Short exercise:
Tally up the lines carrying the string "built" and respond with only the resulting number.

Records to process:
┌──

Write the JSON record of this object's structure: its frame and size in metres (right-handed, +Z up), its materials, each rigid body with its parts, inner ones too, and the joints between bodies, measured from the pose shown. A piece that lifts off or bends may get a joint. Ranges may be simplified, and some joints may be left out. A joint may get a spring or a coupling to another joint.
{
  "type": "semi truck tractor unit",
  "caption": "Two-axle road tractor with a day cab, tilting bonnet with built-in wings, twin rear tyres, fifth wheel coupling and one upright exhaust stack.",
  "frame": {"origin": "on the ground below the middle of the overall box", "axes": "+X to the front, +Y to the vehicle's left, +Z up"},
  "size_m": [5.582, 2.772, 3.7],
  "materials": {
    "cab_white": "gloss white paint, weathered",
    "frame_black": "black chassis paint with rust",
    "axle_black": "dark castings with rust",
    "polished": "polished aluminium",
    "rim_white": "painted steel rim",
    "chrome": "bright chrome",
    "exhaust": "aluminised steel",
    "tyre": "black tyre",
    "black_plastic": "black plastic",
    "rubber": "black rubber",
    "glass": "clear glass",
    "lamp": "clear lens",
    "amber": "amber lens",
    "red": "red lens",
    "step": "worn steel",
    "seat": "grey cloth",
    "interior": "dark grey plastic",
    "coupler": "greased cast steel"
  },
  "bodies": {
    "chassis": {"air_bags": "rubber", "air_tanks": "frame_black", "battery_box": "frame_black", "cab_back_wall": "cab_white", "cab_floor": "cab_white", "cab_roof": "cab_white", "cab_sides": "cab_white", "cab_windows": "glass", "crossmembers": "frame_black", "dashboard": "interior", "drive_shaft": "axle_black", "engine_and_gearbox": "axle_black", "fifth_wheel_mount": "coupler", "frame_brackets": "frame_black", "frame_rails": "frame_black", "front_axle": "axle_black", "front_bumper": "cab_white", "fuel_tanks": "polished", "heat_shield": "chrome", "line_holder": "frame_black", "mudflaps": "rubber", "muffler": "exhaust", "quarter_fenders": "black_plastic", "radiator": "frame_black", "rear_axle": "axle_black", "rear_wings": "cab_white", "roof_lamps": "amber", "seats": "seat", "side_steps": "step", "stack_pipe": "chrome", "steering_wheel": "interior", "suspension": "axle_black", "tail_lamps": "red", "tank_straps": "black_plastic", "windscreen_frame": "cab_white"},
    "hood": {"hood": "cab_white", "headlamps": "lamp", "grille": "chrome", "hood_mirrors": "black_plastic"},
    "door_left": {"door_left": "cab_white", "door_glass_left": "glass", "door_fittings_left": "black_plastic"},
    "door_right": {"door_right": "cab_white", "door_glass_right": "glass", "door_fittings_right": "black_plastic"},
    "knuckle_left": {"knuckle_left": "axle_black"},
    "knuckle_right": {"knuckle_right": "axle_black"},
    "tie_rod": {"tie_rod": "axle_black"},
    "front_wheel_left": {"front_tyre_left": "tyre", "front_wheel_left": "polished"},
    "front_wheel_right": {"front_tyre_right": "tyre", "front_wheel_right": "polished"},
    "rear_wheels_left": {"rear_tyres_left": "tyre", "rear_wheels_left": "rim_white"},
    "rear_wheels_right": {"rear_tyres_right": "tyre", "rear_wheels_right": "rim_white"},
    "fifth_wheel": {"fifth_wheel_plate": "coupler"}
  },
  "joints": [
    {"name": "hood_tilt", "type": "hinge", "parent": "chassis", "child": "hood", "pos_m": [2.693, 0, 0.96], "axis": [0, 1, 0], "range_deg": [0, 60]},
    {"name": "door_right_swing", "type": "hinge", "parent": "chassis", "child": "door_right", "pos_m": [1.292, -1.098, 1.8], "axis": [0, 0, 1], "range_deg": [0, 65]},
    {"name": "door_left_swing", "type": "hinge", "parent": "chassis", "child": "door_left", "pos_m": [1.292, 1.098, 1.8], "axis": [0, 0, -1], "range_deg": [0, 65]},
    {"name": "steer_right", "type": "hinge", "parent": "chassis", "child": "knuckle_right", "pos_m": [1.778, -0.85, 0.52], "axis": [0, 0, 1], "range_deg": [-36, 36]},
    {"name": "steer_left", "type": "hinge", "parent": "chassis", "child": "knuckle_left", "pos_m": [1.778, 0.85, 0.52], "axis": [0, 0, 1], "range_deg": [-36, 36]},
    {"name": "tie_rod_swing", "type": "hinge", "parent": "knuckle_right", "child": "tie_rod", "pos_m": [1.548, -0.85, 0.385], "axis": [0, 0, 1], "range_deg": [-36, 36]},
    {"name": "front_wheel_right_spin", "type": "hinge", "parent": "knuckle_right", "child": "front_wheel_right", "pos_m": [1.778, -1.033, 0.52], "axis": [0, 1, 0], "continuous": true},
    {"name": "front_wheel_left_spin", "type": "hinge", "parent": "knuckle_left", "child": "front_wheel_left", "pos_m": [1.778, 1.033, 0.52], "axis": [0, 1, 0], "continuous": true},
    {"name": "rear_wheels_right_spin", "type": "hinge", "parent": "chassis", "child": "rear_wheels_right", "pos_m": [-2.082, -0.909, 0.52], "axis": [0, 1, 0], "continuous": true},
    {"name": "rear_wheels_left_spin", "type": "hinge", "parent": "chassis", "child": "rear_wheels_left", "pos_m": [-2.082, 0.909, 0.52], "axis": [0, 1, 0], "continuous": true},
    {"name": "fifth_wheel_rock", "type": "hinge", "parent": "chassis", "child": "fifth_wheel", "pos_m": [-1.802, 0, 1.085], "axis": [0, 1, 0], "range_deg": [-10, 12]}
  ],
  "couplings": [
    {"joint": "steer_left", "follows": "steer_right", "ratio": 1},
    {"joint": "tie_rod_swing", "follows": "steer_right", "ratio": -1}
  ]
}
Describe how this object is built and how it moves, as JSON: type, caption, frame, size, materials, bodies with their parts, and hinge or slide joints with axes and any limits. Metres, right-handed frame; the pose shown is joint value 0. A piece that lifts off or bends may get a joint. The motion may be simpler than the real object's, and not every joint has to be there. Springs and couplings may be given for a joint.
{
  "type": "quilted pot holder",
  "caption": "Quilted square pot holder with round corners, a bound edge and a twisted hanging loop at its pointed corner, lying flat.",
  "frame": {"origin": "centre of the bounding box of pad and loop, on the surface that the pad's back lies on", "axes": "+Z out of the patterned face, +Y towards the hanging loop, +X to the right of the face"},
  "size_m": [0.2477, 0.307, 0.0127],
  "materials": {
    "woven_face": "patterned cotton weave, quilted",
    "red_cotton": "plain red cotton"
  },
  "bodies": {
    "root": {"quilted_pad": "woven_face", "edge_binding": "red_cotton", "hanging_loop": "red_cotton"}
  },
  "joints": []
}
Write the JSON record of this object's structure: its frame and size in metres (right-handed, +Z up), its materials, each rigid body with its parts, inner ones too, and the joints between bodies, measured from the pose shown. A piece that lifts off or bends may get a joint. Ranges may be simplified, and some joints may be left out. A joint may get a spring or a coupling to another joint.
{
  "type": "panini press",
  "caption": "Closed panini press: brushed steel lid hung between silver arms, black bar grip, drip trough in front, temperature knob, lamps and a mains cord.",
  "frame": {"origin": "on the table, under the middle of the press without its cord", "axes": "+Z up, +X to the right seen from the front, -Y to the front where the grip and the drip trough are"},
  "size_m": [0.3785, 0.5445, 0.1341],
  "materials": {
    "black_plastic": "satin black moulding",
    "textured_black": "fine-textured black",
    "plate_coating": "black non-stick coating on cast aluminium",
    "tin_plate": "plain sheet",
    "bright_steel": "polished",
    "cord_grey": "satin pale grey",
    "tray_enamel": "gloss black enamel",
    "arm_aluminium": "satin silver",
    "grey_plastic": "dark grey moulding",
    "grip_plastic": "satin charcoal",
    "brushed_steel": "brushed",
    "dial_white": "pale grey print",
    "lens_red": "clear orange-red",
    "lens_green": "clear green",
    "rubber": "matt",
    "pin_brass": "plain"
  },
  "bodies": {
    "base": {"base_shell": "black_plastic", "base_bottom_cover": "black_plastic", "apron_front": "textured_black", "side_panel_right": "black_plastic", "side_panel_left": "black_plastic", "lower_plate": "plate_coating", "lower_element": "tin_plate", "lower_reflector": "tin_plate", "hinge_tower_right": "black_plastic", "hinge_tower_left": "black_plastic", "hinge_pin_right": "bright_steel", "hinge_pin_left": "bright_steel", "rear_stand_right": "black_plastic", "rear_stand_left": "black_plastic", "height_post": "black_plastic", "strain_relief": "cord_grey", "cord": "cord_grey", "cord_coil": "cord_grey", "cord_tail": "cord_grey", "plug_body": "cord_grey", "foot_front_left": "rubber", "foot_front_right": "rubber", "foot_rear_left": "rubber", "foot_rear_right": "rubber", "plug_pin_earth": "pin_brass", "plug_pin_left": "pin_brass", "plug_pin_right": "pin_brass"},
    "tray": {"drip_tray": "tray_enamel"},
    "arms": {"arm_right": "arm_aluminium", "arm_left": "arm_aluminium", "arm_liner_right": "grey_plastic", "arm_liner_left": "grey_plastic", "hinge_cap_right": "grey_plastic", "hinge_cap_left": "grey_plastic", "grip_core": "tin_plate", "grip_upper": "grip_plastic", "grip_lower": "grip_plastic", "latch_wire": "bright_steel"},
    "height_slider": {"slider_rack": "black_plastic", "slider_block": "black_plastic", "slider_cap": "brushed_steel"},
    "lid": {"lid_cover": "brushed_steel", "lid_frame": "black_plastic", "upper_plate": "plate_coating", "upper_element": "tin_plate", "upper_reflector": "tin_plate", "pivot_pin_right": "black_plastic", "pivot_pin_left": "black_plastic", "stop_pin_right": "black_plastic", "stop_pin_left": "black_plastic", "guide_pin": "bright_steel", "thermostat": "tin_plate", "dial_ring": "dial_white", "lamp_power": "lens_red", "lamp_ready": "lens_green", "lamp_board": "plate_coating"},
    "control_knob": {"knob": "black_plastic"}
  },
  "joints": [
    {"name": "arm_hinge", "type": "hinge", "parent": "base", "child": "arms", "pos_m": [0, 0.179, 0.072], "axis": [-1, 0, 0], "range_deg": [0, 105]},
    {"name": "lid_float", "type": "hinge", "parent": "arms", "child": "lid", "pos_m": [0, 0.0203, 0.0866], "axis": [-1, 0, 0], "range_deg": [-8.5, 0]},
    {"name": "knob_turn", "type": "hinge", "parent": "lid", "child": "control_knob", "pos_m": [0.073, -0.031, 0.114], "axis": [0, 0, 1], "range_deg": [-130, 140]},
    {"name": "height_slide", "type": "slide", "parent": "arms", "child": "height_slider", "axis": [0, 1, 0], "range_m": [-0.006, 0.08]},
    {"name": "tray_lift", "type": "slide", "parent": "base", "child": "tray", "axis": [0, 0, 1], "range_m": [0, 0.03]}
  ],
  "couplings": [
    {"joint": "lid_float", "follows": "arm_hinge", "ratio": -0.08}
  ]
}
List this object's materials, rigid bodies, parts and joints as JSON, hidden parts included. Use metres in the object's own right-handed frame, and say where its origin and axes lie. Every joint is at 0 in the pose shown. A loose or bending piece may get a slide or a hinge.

└──

Exercise response:
2